The model is trained on a dataset of 65,000 records. To ensure rigorous development and assessment of the model, the data is split into three separate subsets: training, validation, and testing with the ratios of 70, 15, and 15 percent, respectively. This data splitting adheres to a conventional hold-out validation approach, which is necessary for achieving an unbiased assessment of the model. The model training is executed under the following settings:

•   Optimizer: SGD optimizer with momentum.

•   Learning rate: 0.01.

•   Loss function: sparse categorical cross-entropy.

•   Batch size: 64.

•   Epochs: 16 epochs, with early stopping implemented to prevent overfitting.

Validation Strategy

The validation set is a key part of model development. It is applied in hyperparameter tuning, where a grid search is performed to optimize important hyperparameters, and the model is chosen according to its results. Validation set performance metrics include accuracy and loss monitored every epoch. This is a good predictor of how the model would behave on unknown data. They direct early termination of the process and help to avoid overfitting during the weight update process. Once the training and hyperparameter optimization have been completed, the model is tested on the held-out test set. This test provides a final and objective estimate of how well the proposed model can generalize to new, unknown data.

3.7 Practical Use-Cases and Deployment Scenarios

The proposed model can be utilized in different scenarios of intelligent handover management. It is most effectively used to provide dependable communication with low latency [33]. In enhanced mobile broadband scenarios, it helps to support seamless connectivity for high-speed users by minimizing packet loss and enhancing the handover success ratio [11]. In the case of low-latency, high-reliability, such as remote sensing and self-driving cars, it provides reliable and continuous data transmission. Moreover, in the context of heterogeneous networks with high population density, the model can be used to make smart handover decisions based on network-level KPIs, leading to improvements in overall quality of service and network stability. The combination of these applications demonstrates the usefulness and feasibility of the proposed model in real 5G networks.

4  Performance Evaluation

This section describes the simulation setup and the baseline models used for comparison. It further describes the evaluation metrics and the results and discussion of the proposed model.

4.1 Simulation Setup

The exploration and evaluation of the OHMDLNN model were conducted to ensure its reliability and generalisability within a well-established 5G simulation environment. Simu5G, a simulator based on OMNeT++ [34] enables realistic deployment of 5G NR and supports mobility management functionalities. It provides accurate modelling of base stations, user equipment behaviour, and radio channel conditions in both urban and suburban settings. Table 3 presents the simulation parameters selected to replicate real-world 5G network conditions. A simulation duration of one hour was used to enable detailed performance analysis.
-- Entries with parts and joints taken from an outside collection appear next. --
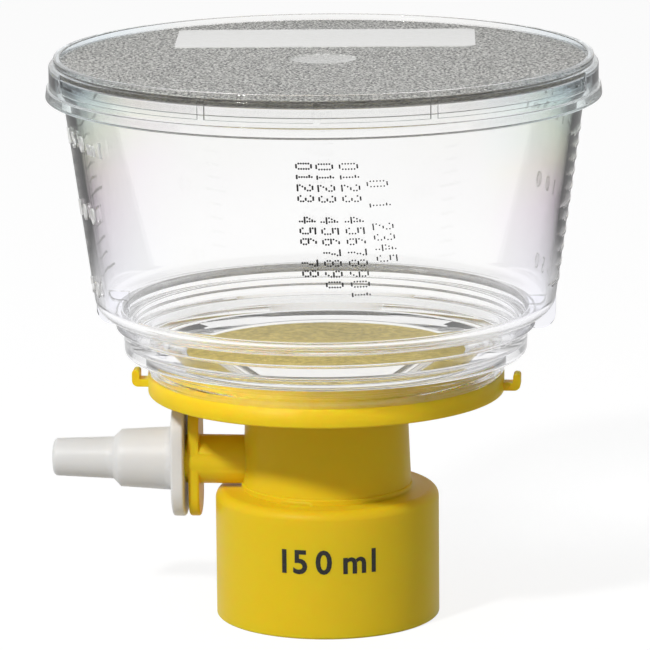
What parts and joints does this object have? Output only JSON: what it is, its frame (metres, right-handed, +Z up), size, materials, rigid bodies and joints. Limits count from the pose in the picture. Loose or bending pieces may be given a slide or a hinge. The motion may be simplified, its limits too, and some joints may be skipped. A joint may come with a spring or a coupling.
{
  "type": "vacuum filtration unit",
  "caption": "Bottle-top vacuum filter: clear graduated bowl with lift-off lid, membrane on a ribbed plate, yellow screw-on base with a side vacuum arm and a stepped white tubing adapter.",
  "frame": {"origin": "on the unit's axis, in the plane of the collar's lower rim, on which it stands", "axes": "+Z up along the bowl's axis, -X along the vacuum arm and its tubing adapter"},
  "size_m": [0.0894, 0.0892, 0.0924],
  "materials": {
    "yellow_plastic": "satin moulded yellow polyolefin",
    "clear_bowl": "clear polished polystyrene with raised graduations",
    "clear_lid": "clear polystyrene, top textured to a frosted grey",
    "membrane_white": "matte microporous membrane",
    "gasket_rubber": "matte soft seal",
    "white_plastic": "satin moulded white polypropylene",
    "cotton": "loose cotton fibre"
  },
  "bodies": {
    "root": {"base": "yellow_plastic", "bowl": "clear_bowl", "support_plate": "yellow_plastic", "membrane": "membrane_white", "neck_gasket": "gasket_rubber", "port_plug": "cotton"},
    "lid": {"lid": "clear_lid"},
    "adapter": {"tubing_adapter": "white_plastic"}
  },
  "joints": [
    {"name": "lid_lift", "type": "slide", "parent": "root", "child": "lid", "axis": [0, 0, 1], "range_m": [0, 0.06]},
    {"name": "adapter_pull", "type": "slide", "parent": "root", "child": "adapter", "axis": [-1, 0, 0], "range_m": [0, 0.012]}
  ]
}
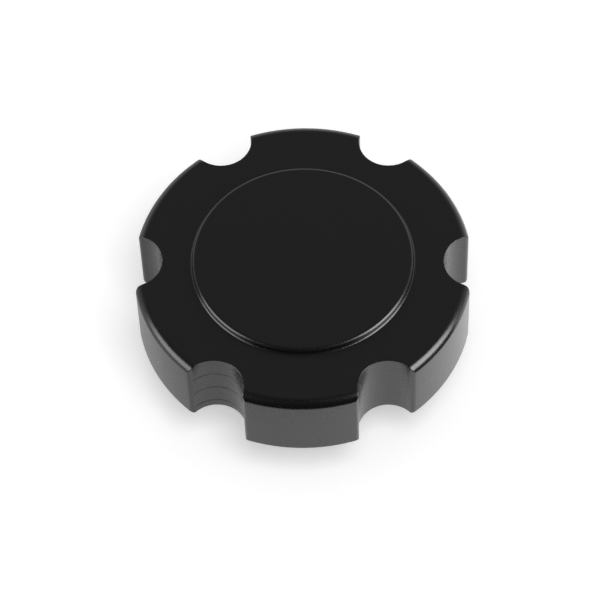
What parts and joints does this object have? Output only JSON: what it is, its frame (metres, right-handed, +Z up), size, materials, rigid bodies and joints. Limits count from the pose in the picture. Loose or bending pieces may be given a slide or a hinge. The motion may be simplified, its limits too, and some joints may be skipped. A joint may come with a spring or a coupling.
{
  "type": "oil filler cap",
  "caption": "Screw-in oil filler cap: black machined aluminium knob with finger scallops and a raised plain land, coarse threaded hollow spigot and rubber face-seal ring.",
  "frame": {"origin": "centre of the spigot's flat end face, on which the cap stands, on the axis of the cap", "axes": "+Z up along the axis, from the spigot's end to the top of the knob; +X through the middle of a finger scallop; +Y through the middle of a lobe"},
  "size_m": [0.07, 0.0714, 0.0338],
  "materials": {
    "black_anodised_aluminium": "satin black anodised over fine blasted and machined surfaces",
    "nitrile_rubber": "matte moulded rubber"
  },
  "bodies": {
    "root": {"cap_body": "black_anodised_aluminium", "seal_ring": "nitrile_rubber"}
  },
  "joints": []
}
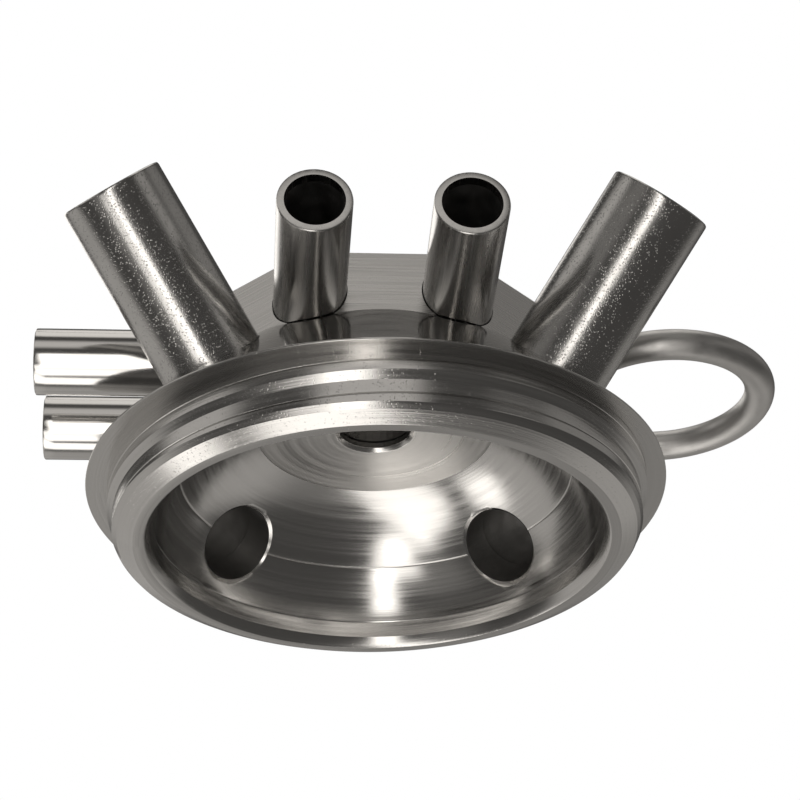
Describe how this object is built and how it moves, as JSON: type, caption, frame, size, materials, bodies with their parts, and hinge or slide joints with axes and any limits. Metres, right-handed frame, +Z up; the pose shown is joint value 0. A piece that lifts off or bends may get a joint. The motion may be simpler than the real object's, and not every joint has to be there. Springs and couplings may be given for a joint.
{
  "type": "milking claw cover",
  "caption": "Steel top cover of a milking claw: domed inside with a threaded neck, angled milk inlets, straight pulse-air nipples and a wire hanging ring.",
  "frame": {"origin": "middle of the bounding box in X and Y, on the plane of the neck's lip", "axes": "+Z up along the turned cover's axis, away from the opening; the long nipples point to -X, the hanging ring to +X; the short nipples lie along Y"},
  "size_m": [0.1044, 0.0908, 0.0383],
  "materials": {
    "body_steel": "turned and polished, with fine concentric tool lines; milled flats on the block",
    "lid_steel": "fine brushed sheet",
    "inner_steel": "plain machined, hidden",
    "inlet_steel": "satin, finely speckled",
    "nipple_steel": "smooth drawn tube",
    "ring_steel": "matt, bead-blasted wire"
  },
  "bodies": {
    "root": {"cover_body": "body_steel", "distributor_lid": "lid_steel", "distributor_partition": "inner_steel", "centre_guide": "inner_steel", "hanging_ring": "ring_steel", "milk_inlet_front_left": "inlet_steel", "milk_inlet_front_right": "inlet_steel", "milk_inlet_back_left": "inlet_steel", "milk_inlet_back_right": "inlet_steel", "short_nipple_front_left": "nipple_steel", "short_nipple_front_right": "nipple_steel", "long_nipple_front": "nipple_steel", "short_nipple_back_left": "nipple_steel", "short_nipple_back_right": "nipple_steel", "long_nipple_back": "nipple_steel"}
  },
  "joints": []
}
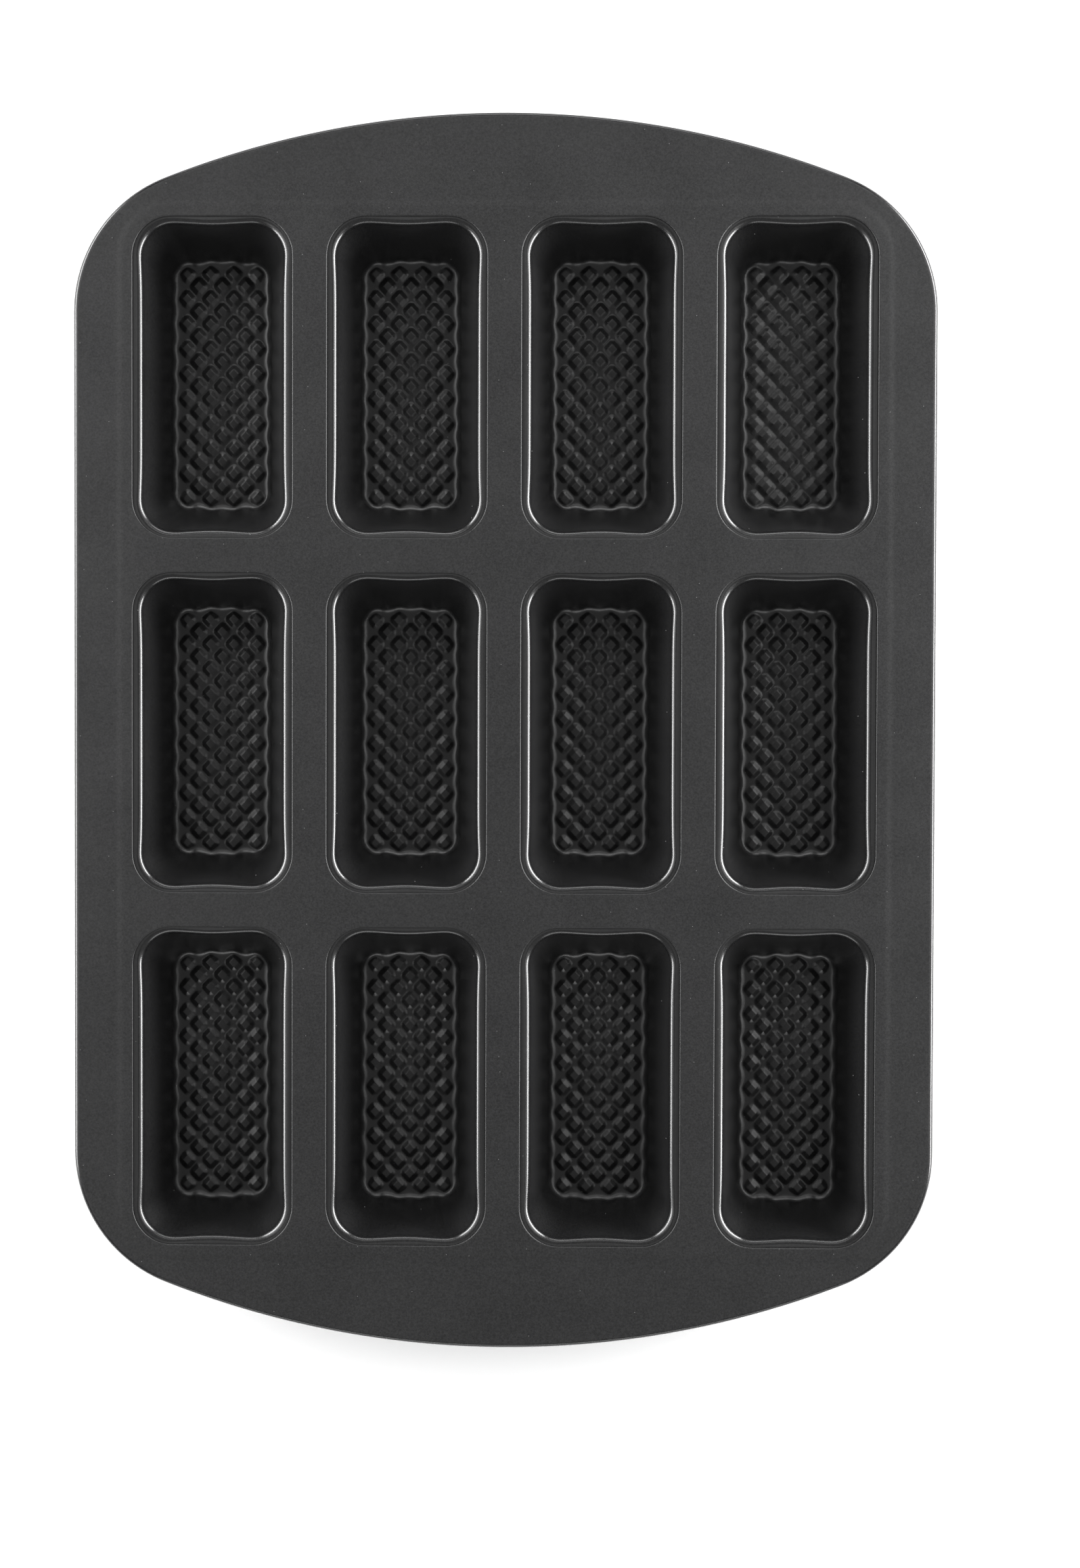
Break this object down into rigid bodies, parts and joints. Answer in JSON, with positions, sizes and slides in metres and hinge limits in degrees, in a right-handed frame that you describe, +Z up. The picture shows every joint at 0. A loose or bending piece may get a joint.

The model was trained over 16 epochs with a batch size of 64. To minimise overfitting and maintain stable convergence, the hyperparameters were empirically optimised, resulting in a dropout rate of 0.5 and a learning rate of 0.01. Multiple test runs were conducted to identify the best balance between model complexity and predictive accuracy, which ultimately led to the selection of a configuration comprising three hidden layers.

The random waypoint mobility model [35] is used to introduce realistic mobility into the simulation, as shown in Fig. 3.

Figure 3: Deployment of nodes and base stations.

It has a minimum speed of 1 m/s, a maximum speed of 20 m/s, and a pause period of 0 to 30 s. A one-hour simulation is conducted to allow a detailed performance analysis of the OHMDLNN model. The comparison is based on the packet loss ratio, handover success rate, handover latency, and throughput.

4.2 Evaluation Metrics

The performance of the proposed model was evaluated using performance measures such as accuracy, loss, precision, and the confusion matrix during validation. It was compared with state-of-the-art deep learning neural network models. With respect to network-specific metrics, the model was assessed based on packet loss ratio, handover latency, handover success rate, and throughput. Further details of these metrics are provided in the results and discussion section.

4.3 Baseline Models for Comparison

The OHMDLNN is compared against a set of baseline models, which include both traditional and machine learning approaches. To make the comparison fair, all models were optimized using 100 trials per architecture. This optimization was conducted under the same hyperparameter search settings using a Bayesian optimizer. In each trial, 5-fold cross-validation was applied during training with early stopping (patience = 50). All models were allocated the same computational budget, ensuring that performance differences reflect architectural capabilities rather than tuning advantages. The optimal configurations are presented in Table 4. Thereafter, the performance of the proposed model was tested using our simulated dataset, which comprises 65,000 records generated with Simu5G and originally derived from the DeepSlice dataset [29].

5  Results and Discussion

The training and validation accuracy and loss values are plotted to illustrate the model’s learning curve in Figs. 4 and 5, respectively. Likewise, Figs. 6 and 7 present a comparison of the accuracy and loss of the OHMDLNN model with other neural network models for handover management using the same dataset. Furthermore, predictions made on the test data were used to generate a confusion matrix to evaluate the model’s classification performance. The matrix indicates the model’s effectiveness across three classes. In this matrix, each row represents the actual class labels, while each column represents the predicted class labels. The first row of the matrix shows 8076 correct predictions (true positives) and 1009 incorrect predictions (false negatives). The second row shows that the model correctly predicted the second class (class B) 3518 times, with 440 misclassifications. Likewise, the third row shows that the model correctly predicted the third class (class C) 3518 times, and 446 misclassifications as shown in Fig. 8. Next, a comparison of deep learning models with the proposed model is presented using multiple parameters, as described in Table 5. While the RNN has low latency, it cannot deal with long-term dependencies in time-series data, resulting in low accuracy and a low F1-score. Similarly, the RNN and GRU models are not only weak in terms of multi-feature fusion but also lack bidirectional context capture. Moreover, Bi-RNN does not have the capacity to capture spatial features. Conversely, the proposed model achieves competitive accuracy and a low F1-score, making it suitable for real-time 5G handover.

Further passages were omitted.